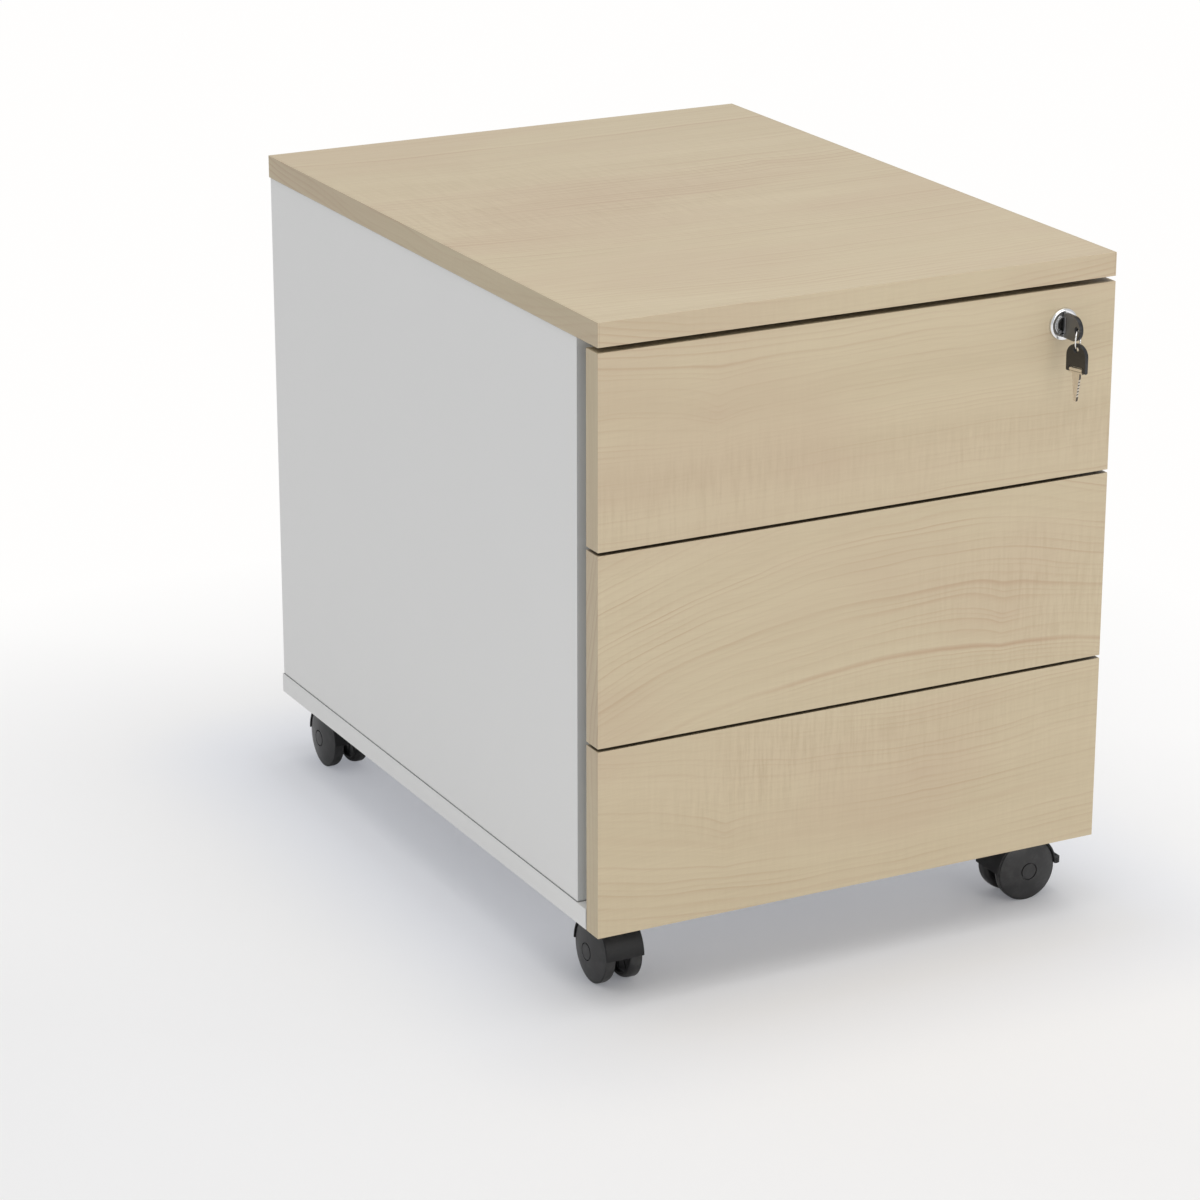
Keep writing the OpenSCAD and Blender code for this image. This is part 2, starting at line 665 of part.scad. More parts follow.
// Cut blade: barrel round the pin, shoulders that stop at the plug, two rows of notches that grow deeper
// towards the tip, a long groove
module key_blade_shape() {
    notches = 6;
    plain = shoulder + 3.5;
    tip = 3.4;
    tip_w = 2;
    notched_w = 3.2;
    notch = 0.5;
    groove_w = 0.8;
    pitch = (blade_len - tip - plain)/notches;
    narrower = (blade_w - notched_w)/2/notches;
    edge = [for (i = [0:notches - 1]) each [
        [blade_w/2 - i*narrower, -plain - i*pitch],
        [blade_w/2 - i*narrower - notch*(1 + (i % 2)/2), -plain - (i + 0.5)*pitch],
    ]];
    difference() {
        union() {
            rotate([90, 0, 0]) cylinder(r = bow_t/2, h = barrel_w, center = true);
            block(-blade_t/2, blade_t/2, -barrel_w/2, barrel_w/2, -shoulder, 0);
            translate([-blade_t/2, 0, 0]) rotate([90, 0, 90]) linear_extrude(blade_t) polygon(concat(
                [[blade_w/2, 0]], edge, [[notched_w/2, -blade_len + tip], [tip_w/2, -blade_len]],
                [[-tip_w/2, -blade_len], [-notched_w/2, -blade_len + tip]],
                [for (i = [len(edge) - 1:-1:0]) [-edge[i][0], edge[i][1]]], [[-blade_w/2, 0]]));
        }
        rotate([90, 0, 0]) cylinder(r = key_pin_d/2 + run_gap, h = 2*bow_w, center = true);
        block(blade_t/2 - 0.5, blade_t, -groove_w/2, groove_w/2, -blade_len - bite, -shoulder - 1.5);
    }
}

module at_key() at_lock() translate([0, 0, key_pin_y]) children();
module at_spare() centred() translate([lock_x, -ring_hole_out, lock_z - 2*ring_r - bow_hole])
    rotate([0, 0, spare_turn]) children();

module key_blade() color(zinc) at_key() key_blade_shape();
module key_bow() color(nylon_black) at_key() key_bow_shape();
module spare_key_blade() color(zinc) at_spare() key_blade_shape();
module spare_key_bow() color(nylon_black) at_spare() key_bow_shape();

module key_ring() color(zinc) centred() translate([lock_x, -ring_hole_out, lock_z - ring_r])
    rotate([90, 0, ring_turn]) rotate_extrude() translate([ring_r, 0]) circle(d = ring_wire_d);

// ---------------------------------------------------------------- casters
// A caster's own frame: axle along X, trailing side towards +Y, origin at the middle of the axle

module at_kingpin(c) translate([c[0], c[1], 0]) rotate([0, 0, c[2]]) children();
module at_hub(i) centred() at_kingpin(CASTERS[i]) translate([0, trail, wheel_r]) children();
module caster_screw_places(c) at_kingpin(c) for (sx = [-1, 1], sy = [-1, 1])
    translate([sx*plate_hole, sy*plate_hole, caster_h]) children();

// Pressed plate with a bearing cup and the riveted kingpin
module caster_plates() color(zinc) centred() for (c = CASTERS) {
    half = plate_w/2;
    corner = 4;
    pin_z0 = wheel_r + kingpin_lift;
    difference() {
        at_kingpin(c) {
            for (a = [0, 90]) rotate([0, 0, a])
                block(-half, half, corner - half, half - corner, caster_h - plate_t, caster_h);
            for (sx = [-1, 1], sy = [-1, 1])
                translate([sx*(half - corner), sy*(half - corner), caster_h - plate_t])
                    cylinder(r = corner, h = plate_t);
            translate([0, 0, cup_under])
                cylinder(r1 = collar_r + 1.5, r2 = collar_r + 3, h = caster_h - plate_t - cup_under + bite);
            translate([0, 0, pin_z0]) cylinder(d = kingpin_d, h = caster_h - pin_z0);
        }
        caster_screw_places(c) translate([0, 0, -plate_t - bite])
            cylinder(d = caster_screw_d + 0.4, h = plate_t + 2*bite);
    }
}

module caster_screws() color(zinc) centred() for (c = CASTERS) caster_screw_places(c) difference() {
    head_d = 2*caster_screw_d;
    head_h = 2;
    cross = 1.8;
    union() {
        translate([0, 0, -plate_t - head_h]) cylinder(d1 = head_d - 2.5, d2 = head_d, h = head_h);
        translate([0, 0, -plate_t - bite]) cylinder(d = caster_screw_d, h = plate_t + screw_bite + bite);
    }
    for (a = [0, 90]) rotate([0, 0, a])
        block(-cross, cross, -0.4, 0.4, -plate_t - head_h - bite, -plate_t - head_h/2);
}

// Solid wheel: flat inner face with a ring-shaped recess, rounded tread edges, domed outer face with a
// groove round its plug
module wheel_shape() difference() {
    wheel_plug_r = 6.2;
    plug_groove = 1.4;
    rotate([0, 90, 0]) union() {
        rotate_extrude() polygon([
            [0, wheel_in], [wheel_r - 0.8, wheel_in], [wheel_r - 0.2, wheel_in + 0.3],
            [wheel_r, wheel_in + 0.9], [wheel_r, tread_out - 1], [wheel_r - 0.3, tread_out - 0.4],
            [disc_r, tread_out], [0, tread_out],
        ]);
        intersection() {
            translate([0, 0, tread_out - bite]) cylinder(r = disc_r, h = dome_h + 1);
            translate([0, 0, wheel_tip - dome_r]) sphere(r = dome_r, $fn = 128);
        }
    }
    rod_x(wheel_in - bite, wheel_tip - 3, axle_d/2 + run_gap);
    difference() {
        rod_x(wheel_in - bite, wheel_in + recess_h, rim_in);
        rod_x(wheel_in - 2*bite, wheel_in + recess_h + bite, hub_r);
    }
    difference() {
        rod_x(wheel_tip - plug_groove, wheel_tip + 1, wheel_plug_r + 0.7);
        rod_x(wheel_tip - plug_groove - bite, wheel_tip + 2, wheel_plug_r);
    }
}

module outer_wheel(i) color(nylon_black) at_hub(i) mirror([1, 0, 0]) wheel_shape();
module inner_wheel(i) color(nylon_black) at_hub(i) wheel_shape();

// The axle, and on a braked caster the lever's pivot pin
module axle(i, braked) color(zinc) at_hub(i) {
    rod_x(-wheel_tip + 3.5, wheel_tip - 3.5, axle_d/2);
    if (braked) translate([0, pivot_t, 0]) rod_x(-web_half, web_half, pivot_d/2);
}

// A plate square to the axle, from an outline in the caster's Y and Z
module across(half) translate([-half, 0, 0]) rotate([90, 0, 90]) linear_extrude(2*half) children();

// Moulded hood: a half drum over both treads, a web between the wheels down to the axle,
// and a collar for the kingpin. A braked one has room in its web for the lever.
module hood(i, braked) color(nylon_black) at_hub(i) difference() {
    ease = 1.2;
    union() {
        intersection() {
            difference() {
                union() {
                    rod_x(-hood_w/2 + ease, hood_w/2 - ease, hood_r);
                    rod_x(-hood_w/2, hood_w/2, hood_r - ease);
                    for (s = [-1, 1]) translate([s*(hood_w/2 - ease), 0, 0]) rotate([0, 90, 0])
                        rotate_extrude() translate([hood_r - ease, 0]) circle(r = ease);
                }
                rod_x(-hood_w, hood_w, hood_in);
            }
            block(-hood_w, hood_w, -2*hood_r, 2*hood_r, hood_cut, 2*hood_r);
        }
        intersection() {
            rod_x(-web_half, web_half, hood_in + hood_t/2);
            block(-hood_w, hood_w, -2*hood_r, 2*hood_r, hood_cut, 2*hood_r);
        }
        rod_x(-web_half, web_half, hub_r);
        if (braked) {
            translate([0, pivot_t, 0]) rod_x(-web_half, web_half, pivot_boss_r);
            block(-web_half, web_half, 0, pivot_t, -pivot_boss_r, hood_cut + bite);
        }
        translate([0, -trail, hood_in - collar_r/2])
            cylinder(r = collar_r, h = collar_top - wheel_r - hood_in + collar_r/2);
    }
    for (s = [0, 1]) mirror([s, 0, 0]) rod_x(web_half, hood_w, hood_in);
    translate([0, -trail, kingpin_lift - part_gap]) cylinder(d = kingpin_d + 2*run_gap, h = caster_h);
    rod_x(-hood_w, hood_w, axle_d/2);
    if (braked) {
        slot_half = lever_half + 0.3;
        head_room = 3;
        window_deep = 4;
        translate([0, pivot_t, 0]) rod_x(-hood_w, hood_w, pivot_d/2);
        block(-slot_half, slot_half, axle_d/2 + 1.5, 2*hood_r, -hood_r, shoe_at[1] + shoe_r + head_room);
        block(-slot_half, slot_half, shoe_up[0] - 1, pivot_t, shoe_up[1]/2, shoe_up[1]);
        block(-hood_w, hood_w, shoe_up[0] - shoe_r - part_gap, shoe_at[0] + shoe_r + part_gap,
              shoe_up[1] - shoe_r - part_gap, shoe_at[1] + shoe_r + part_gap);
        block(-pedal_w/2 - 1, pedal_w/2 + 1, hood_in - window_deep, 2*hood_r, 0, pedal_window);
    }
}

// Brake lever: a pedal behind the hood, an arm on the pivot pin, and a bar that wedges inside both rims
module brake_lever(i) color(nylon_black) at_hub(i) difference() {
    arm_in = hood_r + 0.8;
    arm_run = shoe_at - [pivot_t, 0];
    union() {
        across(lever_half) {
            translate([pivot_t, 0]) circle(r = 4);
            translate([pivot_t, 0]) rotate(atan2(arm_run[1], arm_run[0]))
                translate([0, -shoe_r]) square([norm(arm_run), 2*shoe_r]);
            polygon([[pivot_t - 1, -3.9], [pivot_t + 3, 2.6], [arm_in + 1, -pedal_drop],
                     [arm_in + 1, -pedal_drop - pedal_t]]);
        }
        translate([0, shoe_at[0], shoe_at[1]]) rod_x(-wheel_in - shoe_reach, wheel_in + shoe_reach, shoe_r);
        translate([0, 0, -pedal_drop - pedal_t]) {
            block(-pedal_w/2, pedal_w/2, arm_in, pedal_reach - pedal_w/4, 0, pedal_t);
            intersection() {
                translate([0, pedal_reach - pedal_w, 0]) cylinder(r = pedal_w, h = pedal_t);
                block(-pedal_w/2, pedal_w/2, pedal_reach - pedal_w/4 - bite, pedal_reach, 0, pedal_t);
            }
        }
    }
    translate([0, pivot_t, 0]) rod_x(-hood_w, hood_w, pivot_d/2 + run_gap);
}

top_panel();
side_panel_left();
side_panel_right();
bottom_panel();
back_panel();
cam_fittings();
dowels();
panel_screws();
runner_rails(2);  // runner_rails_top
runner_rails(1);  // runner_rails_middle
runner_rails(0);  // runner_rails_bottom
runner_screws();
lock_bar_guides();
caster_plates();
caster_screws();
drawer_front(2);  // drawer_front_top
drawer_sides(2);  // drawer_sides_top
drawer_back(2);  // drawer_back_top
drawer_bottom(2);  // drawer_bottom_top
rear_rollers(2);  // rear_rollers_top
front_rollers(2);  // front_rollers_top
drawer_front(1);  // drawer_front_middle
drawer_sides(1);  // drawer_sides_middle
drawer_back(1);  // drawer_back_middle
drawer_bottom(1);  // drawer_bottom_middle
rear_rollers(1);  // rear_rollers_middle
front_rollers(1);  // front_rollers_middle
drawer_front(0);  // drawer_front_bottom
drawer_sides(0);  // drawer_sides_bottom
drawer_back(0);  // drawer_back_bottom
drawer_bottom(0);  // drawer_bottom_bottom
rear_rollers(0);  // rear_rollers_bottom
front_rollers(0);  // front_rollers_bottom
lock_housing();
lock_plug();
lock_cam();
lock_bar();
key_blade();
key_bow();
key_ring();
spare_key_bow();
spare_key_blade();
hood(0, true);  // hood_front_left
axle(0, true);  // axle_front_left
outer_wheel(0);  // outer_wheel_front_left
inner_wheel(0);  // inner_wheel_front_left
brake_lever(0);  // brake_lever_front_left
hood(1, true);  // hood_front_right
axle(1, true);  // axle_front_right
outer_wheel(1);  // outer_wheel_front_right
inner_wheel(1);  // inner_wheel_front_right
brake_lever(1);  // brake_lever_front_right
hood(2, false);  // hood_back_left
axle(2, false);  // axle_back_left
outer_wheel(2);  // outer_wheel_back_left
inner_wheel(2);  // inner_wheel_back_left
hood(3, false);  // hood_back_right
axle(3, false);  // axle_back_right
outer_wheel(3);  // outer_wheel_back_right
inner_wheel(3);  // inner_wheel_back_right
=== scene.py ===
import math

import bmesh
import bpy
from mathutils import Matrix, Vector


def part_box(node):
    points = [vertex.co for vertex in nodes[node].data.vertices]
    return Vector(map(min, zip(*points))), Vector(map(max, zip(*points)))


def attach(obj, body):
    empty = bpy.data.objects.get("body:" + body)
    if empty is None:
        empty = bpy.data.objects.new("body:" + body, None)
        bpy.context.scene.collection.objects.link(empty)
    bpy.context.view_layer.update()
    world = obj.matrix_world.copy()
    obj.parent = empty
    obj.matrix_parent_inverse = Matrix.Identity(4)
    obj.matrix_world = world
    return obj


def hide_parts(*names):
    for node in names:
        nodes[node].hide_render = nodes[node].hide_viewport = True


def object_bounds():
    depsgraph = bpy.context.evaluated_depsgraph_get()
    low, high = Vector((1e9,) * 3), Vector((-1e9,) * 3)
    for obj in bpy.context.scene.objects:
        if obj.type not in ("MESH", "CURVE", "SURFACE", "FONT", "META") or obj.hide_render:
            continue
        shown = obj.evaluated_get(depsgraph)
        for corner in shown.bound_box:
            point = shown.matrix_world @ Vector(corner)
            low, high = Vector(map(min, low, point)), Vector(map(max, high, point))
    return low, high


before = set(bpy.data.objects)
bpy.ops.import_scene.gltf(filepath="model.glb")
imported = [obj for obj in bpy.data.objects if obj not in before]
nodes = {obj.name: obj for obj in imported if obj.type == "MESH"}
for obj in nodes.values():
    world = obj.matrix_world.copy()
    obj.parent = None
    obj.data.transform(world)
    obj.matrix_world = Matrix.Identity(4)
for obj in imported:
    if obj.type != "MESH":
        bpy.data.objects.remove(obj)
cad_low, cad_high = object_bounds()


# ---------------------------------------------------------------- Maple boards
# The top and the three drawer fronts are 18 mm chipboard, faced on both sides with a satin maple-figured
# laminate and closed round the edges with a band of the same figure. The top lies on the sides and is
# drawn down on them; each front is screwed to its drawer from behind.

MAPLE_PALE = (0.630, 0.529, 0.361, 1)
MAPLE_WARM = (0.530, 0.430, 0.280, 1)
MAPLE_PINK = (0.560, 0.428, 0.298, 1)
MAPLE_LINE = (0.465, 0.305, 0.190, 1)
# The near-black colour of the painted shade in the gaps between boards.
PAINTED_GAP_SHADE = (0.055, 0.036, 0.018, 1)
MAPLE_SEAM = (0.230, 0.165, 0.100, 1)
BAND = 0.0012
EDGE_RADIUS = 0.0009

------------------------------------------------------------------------

WHAT IS ASKED |
Set down, without any change, only the lines from the line that holds "spare_key_blade();" through the line that holds "low, high = Vector((1e9,)", both lines included.

WRITTEN RESPONSE |
spare_key_blade();
hood(0, true);  // hood_front_left
axle(0, true);  // axle_front_left
outer_wheel(0);  // outer_wheel_front_left
inner_wheel(0);  // inner_wheel_front_left
brake_lever(0);  // brake_lever_front_left
hood(1, true);  // hood_front_right
axle(1, true);  // axle_front_right
outer_wheel(1);  // outer_wheel_front_right
inner_wheel(1);  // inner_wheel_front_right
brake_lever(1);  // brake_lever_front_right
hood(2, false);  // hood_back_left
axle(2, false);  // axle_back_left
outer_wheel(2);  // outer_wheel_back_left
inner_wheel(2);  // inner_wheel_back_left
hood(3, false);  // hood_back_right
axle(3, false);  // axle_back_right
outer_wheel(3);  // outer_wheel_back_right
inner_wheel(3);  // inner_wheel_back_right
=== scene.py ===
import math

import bmesh
import bpy
from mathutils import Matrix, Vector


def part_box(node):
    points = [vertex.co for vertex in nodes[node].data.vertices]
    return Vector(map(min, zip(*points))), Vector(map(max, zip(*points)))


def attach(obj, body):
    empty = bpy.data.objects.get("body:" + body)
    if empty is None:
        empty = bpy.data.objects.new("body:" + body, None)
        bpy.context.scene.collection.objects.link(empty)
    bpy.context.view_layer.update()
    world = obj.matrix_world.copy()
    obj.parent = empty
    obj.matrix_parent_inverse = Matrix.Identity(4)
    obj.matrix_world = world
    return obj


def hide_parts(*names):
    for node in names:
        nodes[node].hide_render = nodes[node].hide_viewport = True


def object_bounds():
    depsgraph = bpy.context.evaluated_depsgraph_get()
    low, high = Vector((1e9,) * 3), Vector((-1e9,) * 3)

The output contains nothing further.